WORK TO BE COMPLETED = Reproduce, word for word, every line from the first one down to the line containing "return ((share + 0.055) / 1.055) ** 2.4", and nothing else.

DATA BLOCK =
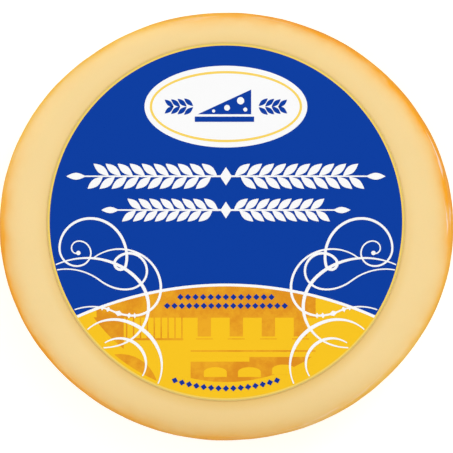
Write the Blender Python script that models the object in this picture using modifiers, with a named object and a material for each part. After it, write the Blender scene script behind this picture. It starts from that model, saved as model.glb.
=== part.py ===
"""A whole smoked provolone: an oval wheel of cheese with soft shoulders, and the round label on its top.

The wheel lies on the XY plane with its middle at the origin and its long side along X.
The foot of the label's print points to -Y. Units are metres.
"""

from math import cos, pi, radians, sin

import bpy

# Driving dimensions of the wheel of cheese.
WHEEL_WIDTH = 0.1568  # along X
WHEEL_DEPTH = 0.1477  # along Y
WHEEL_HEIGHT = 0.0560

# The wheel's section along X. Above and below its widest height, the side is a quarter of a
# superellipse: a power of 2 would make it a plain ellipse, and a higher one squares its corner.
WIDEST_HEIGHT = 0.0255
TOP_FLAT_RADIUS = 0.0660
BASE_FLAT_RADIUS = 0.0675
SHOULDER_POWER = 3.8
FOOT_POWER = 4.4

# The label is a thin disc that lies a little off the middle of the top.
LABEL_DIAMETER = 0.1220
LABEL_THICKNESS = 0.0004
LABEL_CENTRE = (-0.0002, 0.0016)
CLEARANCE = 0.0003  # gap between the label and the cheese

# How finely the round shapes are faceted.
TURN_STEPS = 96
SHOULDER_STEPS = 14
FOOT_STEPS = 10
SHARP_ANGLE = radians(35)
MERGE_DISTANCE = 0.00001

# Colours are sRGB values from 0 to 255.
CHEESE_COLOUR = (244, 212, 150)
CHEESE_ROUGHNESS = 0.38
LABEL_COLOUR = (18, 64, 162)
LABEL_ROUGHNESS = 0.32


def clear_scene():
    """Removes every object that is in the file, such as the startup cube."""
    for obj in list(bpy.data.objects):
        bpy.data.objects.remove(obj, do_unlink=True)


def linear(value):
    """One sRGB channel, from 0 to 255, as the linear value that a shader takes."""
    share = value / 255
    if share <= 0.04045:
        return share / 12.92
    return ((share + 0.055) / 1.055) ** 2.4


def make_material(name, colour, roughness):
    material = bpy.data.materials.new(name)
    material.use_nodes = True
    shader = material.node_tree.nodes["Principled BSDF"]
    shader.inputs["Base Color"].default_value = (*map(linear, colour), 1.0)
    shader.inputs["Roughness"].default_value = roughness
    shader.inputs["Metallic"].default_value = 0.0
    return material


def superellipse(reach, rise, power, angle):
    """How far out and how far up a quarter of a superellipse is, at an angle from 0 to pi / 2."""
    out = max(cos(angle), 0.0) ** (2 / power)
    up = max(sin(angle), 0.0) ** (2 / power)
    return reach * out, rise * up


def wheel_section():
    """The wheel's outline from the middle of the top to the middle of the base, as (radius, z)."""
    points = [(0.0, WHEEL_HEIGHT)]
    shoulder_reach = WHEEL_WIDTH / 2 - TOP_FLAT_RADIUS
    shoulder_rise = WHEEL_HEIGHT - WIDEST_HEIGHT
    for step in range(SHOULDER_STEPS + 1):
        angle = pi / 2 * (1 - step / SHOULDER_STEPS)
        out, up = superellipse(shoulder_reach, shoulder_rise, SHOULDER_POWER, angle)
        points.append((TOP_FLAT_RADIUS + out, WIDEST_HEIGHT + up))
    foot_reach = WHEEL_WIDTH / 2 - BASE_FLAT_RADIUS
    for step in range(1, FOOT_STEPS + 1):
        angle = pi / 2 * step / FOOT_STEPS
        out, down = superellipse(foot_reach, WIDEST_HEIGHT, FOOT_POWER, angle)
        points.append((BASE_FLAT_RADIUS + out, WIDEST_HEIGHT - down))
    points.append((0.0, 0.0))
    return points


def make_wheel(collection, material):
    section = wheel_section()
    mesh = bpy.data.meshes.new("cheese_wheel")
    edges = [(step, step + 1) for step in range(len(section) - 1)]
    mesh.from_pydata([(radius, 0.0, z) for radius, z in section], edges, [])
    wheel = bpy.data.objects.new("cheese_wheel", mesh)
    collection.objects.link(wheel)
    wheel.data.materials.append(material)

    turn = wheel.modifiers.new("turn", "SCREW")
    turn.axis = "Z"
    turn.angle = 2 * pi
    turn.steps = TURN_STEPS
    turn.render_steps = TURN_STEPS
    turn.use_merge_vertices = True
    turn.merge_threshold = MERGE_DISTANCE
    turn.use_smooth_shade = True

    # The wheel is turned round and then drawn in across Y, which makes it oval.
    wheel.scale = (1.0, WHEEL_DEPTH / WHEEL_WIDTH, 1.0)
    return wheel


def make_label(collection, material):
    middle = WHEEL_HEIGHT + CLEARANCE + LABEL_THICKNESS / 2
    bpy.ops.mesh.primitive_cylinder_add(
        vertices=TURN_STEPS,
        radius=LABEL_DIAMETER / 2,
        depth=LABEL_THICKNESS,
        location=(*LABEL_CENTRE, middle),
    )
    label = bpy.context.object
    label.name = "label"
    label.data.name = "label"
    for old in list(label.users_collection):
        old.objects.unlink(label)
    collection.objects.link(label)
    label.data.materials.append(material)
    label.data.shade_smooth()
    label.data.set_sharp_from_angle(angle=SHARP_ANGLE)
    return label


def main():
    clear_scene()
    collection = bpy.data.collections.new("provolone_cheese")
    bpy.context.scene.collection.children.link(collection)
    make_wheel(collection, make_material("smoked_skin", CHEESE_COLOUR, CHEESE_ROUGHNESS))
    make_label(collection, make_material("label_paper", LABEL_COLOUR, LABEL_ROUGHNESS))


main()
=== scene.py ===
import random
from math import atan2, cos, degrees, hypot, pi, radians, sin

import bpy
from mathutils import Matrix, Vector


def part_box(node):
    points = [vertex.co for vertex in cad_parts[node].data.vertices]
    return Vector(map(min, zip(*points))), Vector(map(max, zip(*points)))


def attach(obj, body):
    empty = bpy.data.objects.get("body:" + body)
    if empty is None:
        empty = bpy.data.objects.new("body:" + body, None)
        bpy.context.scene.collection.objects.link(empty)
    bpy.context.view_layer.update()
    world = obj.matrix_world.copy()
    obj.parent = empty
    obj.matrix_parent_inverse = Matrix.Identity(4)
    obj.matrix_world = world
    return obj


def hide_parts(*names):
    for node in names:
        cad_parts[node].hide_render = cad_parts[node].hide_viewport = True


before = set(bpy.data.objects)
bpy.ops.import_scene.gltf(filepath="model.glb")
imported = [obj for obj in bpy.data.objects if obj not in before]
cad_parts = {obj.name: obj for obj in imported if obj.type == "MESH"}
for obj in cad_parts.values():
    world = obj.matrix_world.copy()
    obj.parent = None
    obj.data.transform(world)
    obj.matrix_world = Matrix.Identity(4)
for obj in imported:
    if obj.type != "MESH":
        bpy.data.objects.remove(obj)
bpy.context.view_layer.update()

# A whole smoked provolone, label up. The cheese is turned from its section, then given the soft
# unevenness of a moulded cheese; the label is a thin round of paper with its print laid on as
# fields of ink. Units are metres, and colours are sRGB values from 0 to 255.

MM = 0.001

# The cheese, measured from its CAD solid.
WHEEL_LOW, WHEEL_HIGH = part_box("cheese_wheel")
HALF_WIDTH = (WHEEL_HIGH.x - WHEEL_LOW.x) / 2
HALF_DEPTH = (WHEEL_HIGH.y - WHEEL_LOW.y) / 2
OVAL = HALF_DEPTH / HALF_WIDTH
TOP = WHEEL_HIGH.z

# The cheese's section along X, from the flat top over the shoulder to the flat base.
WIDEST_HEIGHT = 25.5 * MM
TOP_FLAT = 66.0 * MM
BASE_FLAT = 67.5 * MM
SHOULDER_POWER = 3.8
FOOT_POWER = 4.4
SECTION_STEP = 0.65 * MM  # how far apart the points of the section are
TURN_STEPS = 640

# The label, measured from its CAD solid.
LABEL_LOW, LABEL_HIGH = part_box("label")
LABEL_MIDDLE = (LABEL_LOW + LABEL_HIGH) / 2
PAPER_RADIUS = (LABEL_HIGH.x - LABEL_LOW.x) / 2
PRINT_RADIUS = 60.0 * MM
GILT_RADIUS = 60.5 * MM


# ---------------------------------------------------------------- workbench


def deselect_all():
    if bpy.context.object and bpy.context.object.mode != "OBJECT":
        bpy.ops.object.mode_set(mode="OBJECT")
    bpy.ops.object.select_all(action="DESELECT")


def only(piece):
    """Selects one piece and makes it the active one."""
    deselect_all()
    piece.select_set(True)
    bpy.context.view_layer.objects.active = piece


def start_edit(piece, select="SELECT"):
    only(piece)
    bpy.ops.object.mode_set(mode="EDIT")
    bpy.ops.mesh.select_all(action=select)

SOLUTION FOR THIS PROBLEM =
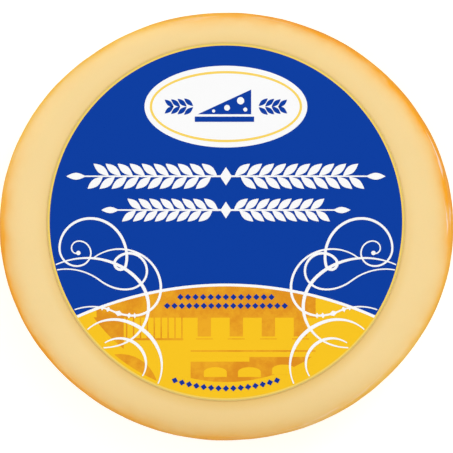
Write the Blender Python script that models the object in this picture using modifiers, with a named object and a material for each part. After it, write the Blender scene script behind this picture. It starts from that model, saved as model.glb.
=== part.py ===
"""A whole smoked provolone: an oval wheel of cheese with soft shoulders, and the round label on its top.

The wheel lies on the XY plane with its middle at the origin and its long side along X.
The foot of the label's print points to -Y. Units are metres.
"""

from math import cos, pi, radians, sin

import bpy

# Driving dimensions of the wheel of cheese.
WHEEL_WIDTH = 0.1568  # along X
WHEEL_DEPTH = 0.1477  # along Y
WHEEL_HEIGHT = 0.0560

# The wheel's section along X. Above and below its widest height, the side is a quarter of a
# superellipse: a power of 2 would make it a plain ellipse, and a higher one squares its corner.
WIDEST_HEIGHT = 0.0255
TOP_FLAT_RADIUS = 0.0660
BASE_FLAT_RADIUS = 0.0675
SHOULDER_POWER = 3.8
FOOT_POWER = 4.4

# The label is a thin disc that lies a little off the middle of the top.
LABEL_DIAMETER = 0.1220
LABEL_THICKNESS = 0.0004
LABEL_CENTRE = (-0.0002, 0.0016)
CLEARANCE = 0.0003  # gap between the label and the cheese

# How finely the round shapes are faceted.
TURN_STEPS = 96
SHOULDER_STEPS = 14
FOOT_STEPS = 10
SHARP_ANGLE = radians(35)
MERGE_DISTANCE = 0.00001

# Colours are sRGB values from 0 to 255.
CHEESE_COLOUR = (244, 212, 150)
CHEESE_ROUGHNESS = 0.38
LABEL_COLOUR = (18, 64, 162)
LABEL_ROUGHNESS = 0.32


def clear_scene():
    """Removes every object that is in the file, such as the startup cube."""
    for obj in list(bpy.data.objects):
        bpy.data.objects.remove(obj, do_unlink=True)


def linear(value):
    """One sRGB channel, from 0 to 255, as the linear value that a shader takes."""
    share = value / 255
    if share <= 0.04045:
        return share / 12.92
    return ((share + 0.055) / 1.055) ** 2.4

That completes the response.